AIM
Present the data once more in exactly its original form.

(Dataset excerpt)
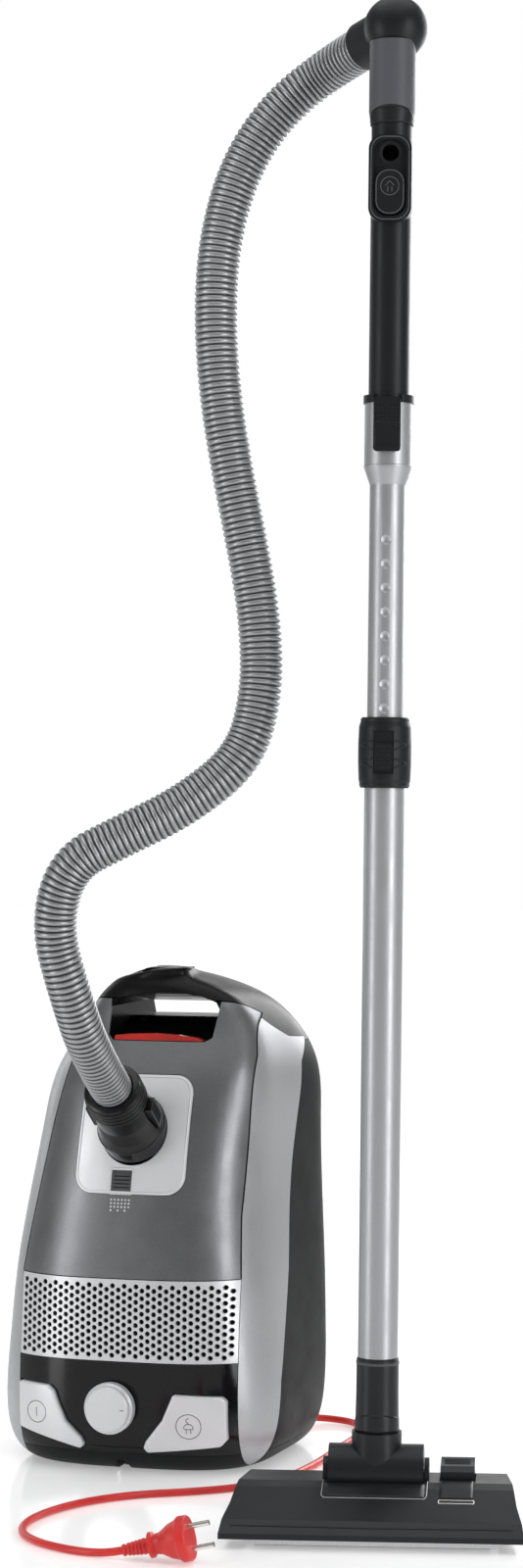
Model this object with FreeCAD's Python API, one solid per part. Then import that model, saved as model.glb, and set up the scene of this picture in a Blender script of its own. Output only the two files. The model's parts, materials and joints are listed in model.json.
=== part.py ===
"""Bagged canister vacuum cleaner parked on its rear end, with hose, wand, floor nozzle and mains cord.

Millimetres.  +Z is up, the canister's grille and controls face -Y, +X is to the right of that face.
The origin is on the floor under the canister's centre.
"""
import FreeCAD
import Part

import math
import os

V = FreeCAD.Vector

# ---- driving dimensions: canister -------------------------------------------------------------
WALL = 3.0                 # moulded wall
SEAM = 0.5                 # gap between neighbouring shells
LID_GAP = 1.2              # gap round the lid
# height, middle, half width, front depth, back depth, how much narrower the front is than the back
BODY_SECTIONS = (
    (0, -10, 110, 82, 108, 0.04), (24, -10, 144, 110, 126, 0.07), (60, -10, 151, 116, 133, 0.08),
    (120, -10, 153, 117, 135, 0.13), (190, -10, 153, 114, 135, 0.19), (260, -9, 151, 101, 134, 0.26),
    (327, -5, 147, 82, 131, 0.29), (380, 0, 139.5, 60, 126, 0.29), (425, 5, 115, 36, 115, 0.28),
    (447, 3, 93, 28, 105, 0.24), (462, -3, 66, 22, 94, 0.20), (470, -7, 42, 18, 80, 0.15),
    (474, -9, 18, 15, 62, 0.10),
)
# side silver / dark housing parting line as (height, y)
SIDE_LINE = ((-10, -56), (45, -48), (84, -42), (188, -5), (293, 25), (385, 54), (410, 80), (450, 110))
# lower edge of the black handle arch above the silver flanks, as (x, height)
ARCH_LINE = ((-200, 376), (-97, 410), (-79, 438), (-60, 445), (68, 445), (93, 432), (112, 411), (200, 376))
# reach of the lid's upper edge from its hinge axis, as (x, radius)
LID_REACH = ((-140, 290), (-76, 281), (-53, 277), (64, 276), (93, 279), (140, 290))
FACE_LEFT = -118.0         # left edge of grille and control panel
FACE_RIGHT = 102.0         # right edge of grille and control panel
BUMPER_TOP = 19.0
PANEL_TOP = 107.5
GRILLE_TOP = 186.0
LID_BOTTOM = 187.0
NOTCH_FLOOR = 409.0        # lid's edge under the handle opening
HANDLE_SEAM = 405.0        # housing to carry handle, at the back
HOLE_R = 2.45              # grille perforation
HOLE_PITCH = 7.35
LID_AXIS = (-113.5, 187.5)  # y, z
KNOB = (-17.0, 64.0)       # x, z
POWER_PIVOT = V(-106, -101.5, 46)
REWIND_PIVOT = V(40, -101.5, 40)
WHEEL_R = 48.0
WHEEL_AT = (97.0, 88.0)    # y, z
WHEEL_X = (-114.0, 94.0)   # centres of the left and right wheels
REEL_AT = (15.0, 96.0)     # y, z
MOTOR_AT = (-62.0, -26.0)  # x, y
CASTER_Z = 372.0
CUFF_BASE = V(-6, -88, 330)
CUFF_DIR = V(0, -math.cos(math.radians(35)), math.sin(math.radians(35)))
CUFF_LENGTH = 70.0
HOSE_R = 20.0
HOSE_BORE = 17.0

# ---- driving dimensions: wand and nozzle -------------------------------------------------------
WAND_FOOT = V(286, -268, 0)
WAND_YAW = 12.0            # degrees about Z, nozzle front turned to the right
WAND_LEAN = 0.66           # degrees sideways
LEAN_PIVOT_Z = 51.0
UPPER_R = 16.0
LOWER_R = 17.75
GRIP_R = 18.0
COLLAR_Z = (656.5, 719.0)
SOCKET_Z = 997.0
GRIP_TOP = 1246.0
BALL_R = 28.5
BALL_AT = V(2, 8, 1332)
NOZZLE_HALF = 132.0

# ---- driving dimensions: cord -------------------------------------------------------------------
CORD_R = 3.5
PLUG_TILT = 13.0
PLUG_YAW = 5.0
PLUG_TAIL = V(112, -450, 7.8)
OUTLET = V(70, 122, 11)    # end face of the cord's bushing


# ---- helpers ------------------------------------------------------------------------------------
def cyl(radius, length, at, direction=V(0, 0, 1)):
    return Part.makeCylinder(radius, length, at, direction)


def tube(outer, inner, length, at, direction=V(0, 0, 1)):
    return cyl(outer, length, at, direction).cut(cyl(inner, length, at, direction))


def box(x0, x1, y0, y1, z0, z1):
    return Part.makeBox(x1 - x0, y1 - y0, z1 - z0, V(x0, y0, z0))


def prism_y(points_xz, y0, y1):
    wire = Part.makePolygon([V(x, y0, z) for x, z in points_xz + points_xz[:1]])
    return Part.Face(wire).extrude(V(0, y1 - y0, 0))


def prism_x(points_yz, x0, x1):
    wire = Part.makePolygon([V(x0, y, z) for y, z in points_yz + points_yz[:1]])
    return Part.Face(wire).extrude(V(x1 - x0, 0, 0))


def rounded(shape, radius, keep):
    """Fillet the edges for which keep(edge) is true."""
    return shape.makeFillet(radius, [e for e in shape.Edges if keep(e)])


def largest(shape):
    return max(shape.Solids, key=lambda solid: solid.Volume)


def along(axis):
    """Edge filter: straight edges parallel to the axis."""
    def test(edge):
        if edge.Curve.TypeId != "Part::GeomLine":
            return False
        return abs(edge.Curve.Direction.dot(axis)) > 0.999
    return test


def rounded_box(x0, x1, y0, y1, z0, z1, radius, axis):
    return rounded(box(x0, x1, y0, y1, z0, z1), radius, along(axis))


def spun(points_rz, at, direction):
    """Solid of revolution from (radius, height) points about a direction through a point."""
    wire = Part.makePolygon([V(r, 0, h) for r, h in points_rz + points_rz[:1]])
    solid = Part.Face(wire).revolve(V(0, 0, 0), V(0, 0, 1), 360)
    solid.Placement = FreeCAD.Placement(at, FreeCAD.Rotation(V(0, 0, 1), direction))
    return solid


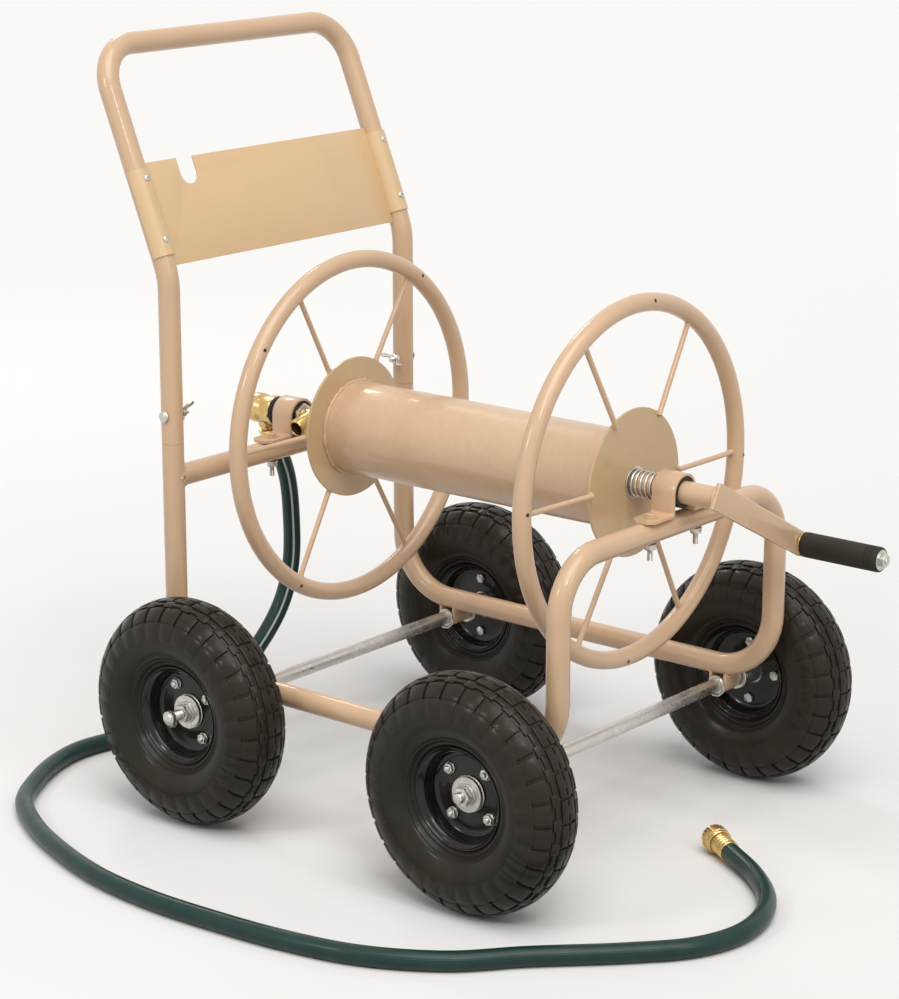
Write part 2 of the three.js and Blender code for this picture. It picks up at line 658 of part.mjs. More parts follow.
// An omega-shaped strap that stands on a cross bar and arches over the reel's axis.
function bearingStrap(y, barZ, boltX) {
  const outer = STRAP_INNER_R + STRAP_WALL;
  const foot = barZ + TUBE_R + SEAT_GAP - REEL_Z;
  const shape = new THREE.Shape();
  shape.moveTo(-STRAP_HALF_SPAN, foot);
  shape.lineTo(-STRAP_INNER_R, foot);
  shape.absarc(0, 0, STRAP_INNER_R, Math.PI, 0, true);
  shape.lineTo(STRAP_INNER_R, foot);
  shape.lineTo(STRAP_HALF_SPAN, foot);
  shape.lineTo(STRAP_HALF_SPAN, foot + STRAP_WALL);
  shape.lineTo(outer, foot + STRAP_WALL);
  shape.absarc(0, 0, outer, 0, Math.PI);
  shape.lineTo(-outer, foot + STRAP_WALL);
  shape.lineTo(-STRAP_HALF_SPAN, foot + STRAP_WALL);
  let body = slab(shape, STRAP_WIDTH, laid(at(0, y + STRAP_WIDTH / 2, REEL_Z), X, Z), 6);
  for (const side of Object.values(SIDES)) {
    const end = at(side * STRAP_HALF_SPAN, y, REEL_Z + foot - BITE);
    for (const edge of [-1, 1]) {
      const corner = end.clone().add(at(0, (edge * STRAP_WIDTH) / 2, 0));
      const clip = bar(STRAP_CORNER, corner, corner.clone().add(at(0, 0, STRAP_WALL + 2 * BITE)), 4);
      body = cut(body, clip);
    }
    body = cut(body, strapBoltHole(side * boltX, y, barZ));
  }
  return body;
}

function bush(y, bore) {
  const half = STRAP_WIDTH / 2;
  return pipe(STRAP_INNER_R - SEAT_GAP, bore, at(0, y - half, REEL_Z), at(0, y + half, REEL_Z));
}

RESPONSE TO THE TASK
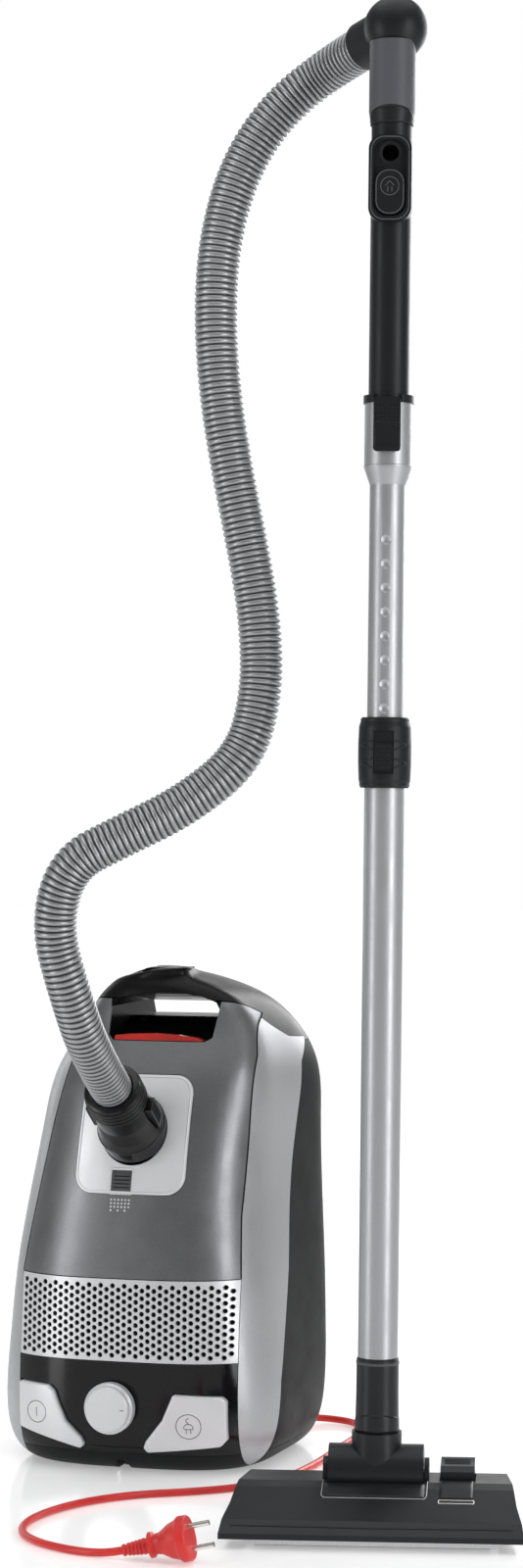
Model this object with FreeCAD's Python API, one solid per part. Then import that model, saved as model.glb, and set up the scene of this picture in a Blender script of its own. Output only the two files. The model's parts, materials and joints are listed in model.json.
=== part.py ===
"""Bagged canister vacuum cleaner parked on its rear end, with hose, wand, floor nozzle and mains cord.

Millimetres.  +Z is up, the canister's grille and controls face -Y, +X is to the right of that face.
The origin is on the floor under the canister's centre.
"""
import FreeCAD
import Part

import math
import os

V = FreeCAD.Vector

# ---- driving dimensions: canister -------------------------------------------------------------
WALL = 3.0                 # moulded wall
SEAM = 0.5                 # gap between neighbouring shells
LID_GAP = 1.2              # gap round the lid
# height, middle, half width, front depth, back depth, how much narrower the front is than the back
BODY_SECTIONS = (
    (0, -10, 110, 82, 108, 0.04), (24, -10, 144, 110, 126, 0.07), (60, -10, 151, 116, 133, 0.08),
    (120, -10, 153, 117, 135, 0.13), (190, -10, 153, 114, 135, 0.19), (260, -9, 151, 101, 134, 0.26),
    (327, -5, 147, 82, 131, 0.29), (380, 0, 139.5, 60, 126, 0.29), (425, 5, 115, 36, 115, 0.28),
    (447, 3, 93, 28, 105, 0.24), (462, -3, 66, 22, 94, 0.20), (470, -7, 42, 18, 80, 0.15),
    (474, -9, 18, 15, 62, 0.10),
)
# side silver / dark housing parting line as (height, y)
SIDE_LINE = ((-10, -56), (45, -48), (84, -42), (188, -5), (293, 25), (385, 54), (410, 80), (450, 110))
# lower edge of the black handle arch above the silver flanks, as (x, height)
ARCH_LINE = ((-200, 376), (-97, 410), (-79, 438), (-60, 445), (68, 445), (93, 432), (112, 411), (200, 376))
# reach of the lid's upper edge from its hinge axis, as (x, radius)
LID_REACH = ((-140, 290), (-76, 281), (-53, 277), (64, 276), (93, 279), (140, 290))
FACE_LEFT = -118.0         # left edge of grille and control panel
FACE_RIGHT = 102.0         # right edge of grille and control panel
BUMPER_TOP = 19.0
PANEL_TOP = 107.5
GRILLE_TOP = 186.0
LID_BOTTOM = 187.0
NOTCH_FLOOR = 409.0        # lid's edge under the handle opening
HANDLE_SEAM = 405.0        # housing to carry handle, at the back
HOLE_R = 2.45              # grille perforation
HOLE_PITCH = 7.35
LID_AXIS = (-113.5, 187.5)  # y, z
KNOB = (-17.0, 64.0)       # x, z
POWER_PIVOT = V(-106, -101.5, 46)
REWIND_PIVOT = V(40, -101.5, 40)
WHEEL_R = 48.0
WHEEL_AT = (97.0, 88.0)    # y, z
WHEEL_X = (-114.0, 94.0)   # centres of the left and right wheels
REEL_AT = (15.0, 96.0)     # y, z
MOTOR_AT = (-62.0, -26.0)  # x, y
CASTER_Z = 372.0
CUFF_BASE = V(-6, -88, 330)
CUFF_DIR = V(0, -math.cos(math.radians(35)), math.sin(math.radians(35)))
CUFF_LENGTH = 70.0
HOSE_R = 20.0
HOSE_BORE = 17.0

# ---- driving dimensions: wand and nozzle -------------------------------------------------------
WAND_FOOT = V(286, -268, 0)
WAND_YAW = 12.0            # degrees about Z, nozzle front turned to the right
WAND_LEAN = 0.66           # degrees sideways
LEAN_PIVOT_Z = 51.0
UPPER_R = 16.0
LOWER_R = 17.75
GRIP_R = 18.0
COLLAR_Z = (656.5, 719.0)
SOCKET_Z = 997.0
GRIP_TOP = 1246.0
BALL_R = 28.5
BALL_AT = V(2, 8, 1332)
NOZZLE_HALF = 132.0

# ---- driving dimensions: cord -------------------------------------------------------------------
CORD_R = 3.5
PLUG_TILT = 13.0
PLUG_YAW = 5.0
PLUG_TAIL = V(112, -450, 7.8)
OUTLET = V(70, 122, 11)    # end face of the cord's bushing


# ---- helpers ------------------------------------------------------------------------------------
def cyl(radius, length, at, direction=V(0, 0, 1)):
    return Part.makeCylinder(radius, length, at, direction)


def tube(outer, inner, length, at, direction=V(0, 0, 1)):
    return cyl(outer, length, at, direction).cut(cyl(inner, length, at, direction))


def box(x0, x1, y0, y1, z0, z1):
    return Part.makeBox(x1 - x0, y1 - y0, z1 - z0, V(x0, y0, z0))


def prism_y(points_xz, y0, y1):
    wire = Part.makePolygon([V(x, y0, z) for x, z in points_xz + points_xz[:1]])
    return Part.Face(wire).extrude(V(0, y1 - y0, 0))


def prism_x(points_yz, x0, x1):
    wire = Part.makePolygon([V(x0, y, z) for y, z in points_yz + points_yz[:1]])
    return Part.Face(wire).extrude(V(x1 - x0, 0, 0))


def rounded(shape, radius, keep):
    """Fillet the edges for which keep(edge) is true."""
    return shape.makeFillet(radius, [e for e in shape.Edges if keep(e)])


def largest(shape):
    return max(shape.Solids, key=lambda solid: solid.Volume)


def along(axis):
    """Edge filter: straight edges parallel to the axis."""
    def test(edge):
        if edge.Curve.TypeId != "Part::GeomLine":
            return False
        return abs(edge.Curve.Direction.dot(axis)) > 0.999
    return test


def rounded_box(x0, x1, y0, y1, z0, z1, radius, axis):
    return rounded(box(x0, x1, y0, y1, z0, z1), radius, along(axis))


def spun(points_rz, at, direction):
    """Solid of revolution from (radius, height) points about a direction through a point."""
    wire = Part.makePolygon([V(r, 0, h) for r, h in points_rz + points_rz[:1]])
    solid = Part.Face(wire).revolve(V(0, 0, 0), V(0, 0, 1), 360)
    solid.Placement = FreeCAD.Placement(at, FreeCAD.Rotation(V(0, 0, 1), direction))
    return solid


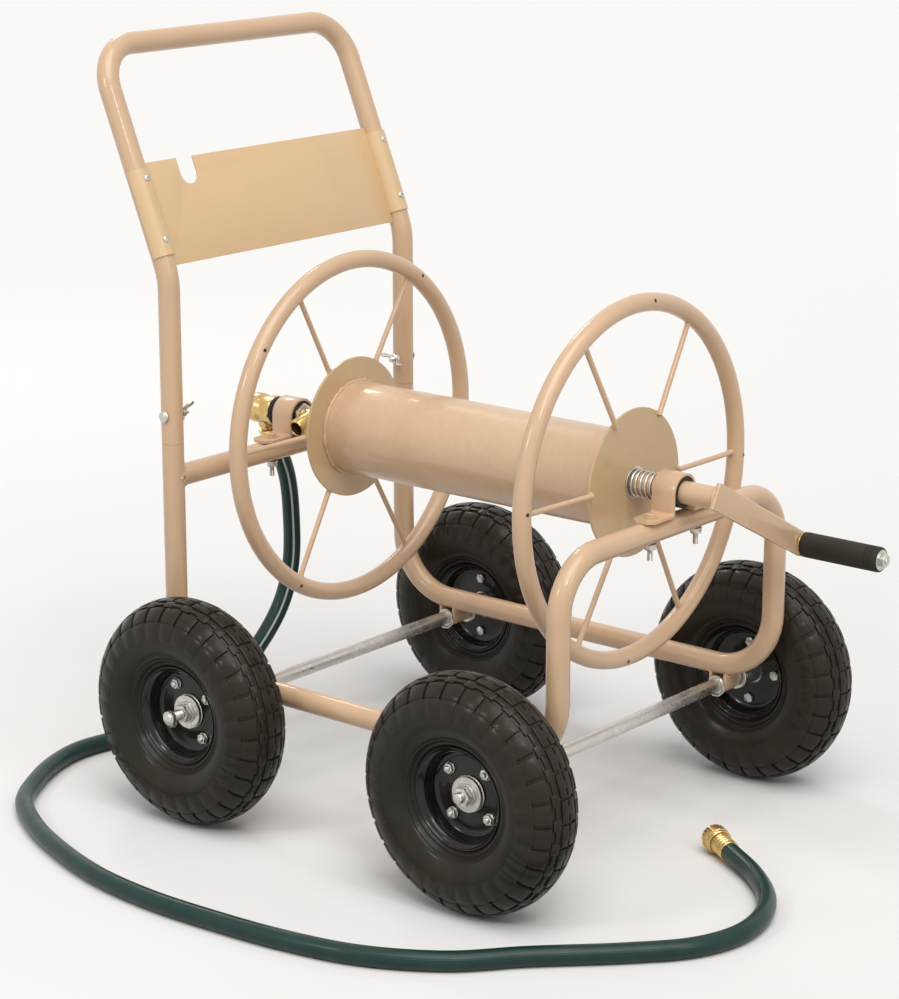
Write part 2 of the three.js and Blender code for this picture. It picks up at line 658 of part.mjs. More parts follow.
// An omega-shaped strap that stands on a cross bar and arches over the reel's axis.
function bearingStrap(y, barZ, boltX) {
  const outer = STRAP_INNER_R + STRAP_WALL;
  const foot = barZ + TUBE_R + SEAT_GAP - REEL_Z;
  const shape = new THREE.Shape();
  shape.moveTo(-STRAP_HALF_SPAN, foot);
  shape.lineTo(-STRAP_INNER_R, foot);
  shape.absarc(0, 0, STRAP_INNER_R, Math.PI, 0, true);
  shape.lineTo(STRAP_INNER_R, foot);
  shape.lineTo(STRAP_HALF_SPAN, foot);
  shape.lineTo(STRAP_HALF_SPAN, foot + STRAP_WALL);
  shape.lineTo(outer, foot + STRAP_WALL);
  shape.absarc(0, 0, outer, 0, Math.PI);
  shape.lineTo(-outer, foot + STRAP_WALL);
  shape.lineTo(-STRAP_HALF_SPAN, foot + STRAP_WALL);
  let body = slab(shape, STRAP_WIDTH, laid(at(0, y + STRAP_WIDTH / 2, REEL_Z), X, Z), 6);
  for (const side of Object.values(SIDES)) {
    const end = at(side * STRAP_HALF_SPAN, y, REEL_Z + foot - BITE);
    for (const edge of [-1, 1]) {
      const corner = end.clone().add(at(0, (edge * STRAP_WIDTH) / 2, 0));
      const clip = bar(STRAP_CORNER, corner, corner.clone().add(at(0, 0, STRAP_WALL + 2 * BITE)), 4);
      body = cut(body, clip);
    }
    body = cut(body, strapBoltHole(side * boltX, y, barZ));
  }
  return body;
}

function bush(y, bore) {
  const half = STRAP_WIDTH / 2;
  return pipe(STRAP_INNER_R - SEAT_GAP, bore, at(0, y - half, REEL_Z), at(0, y + half, REEL_Z));
}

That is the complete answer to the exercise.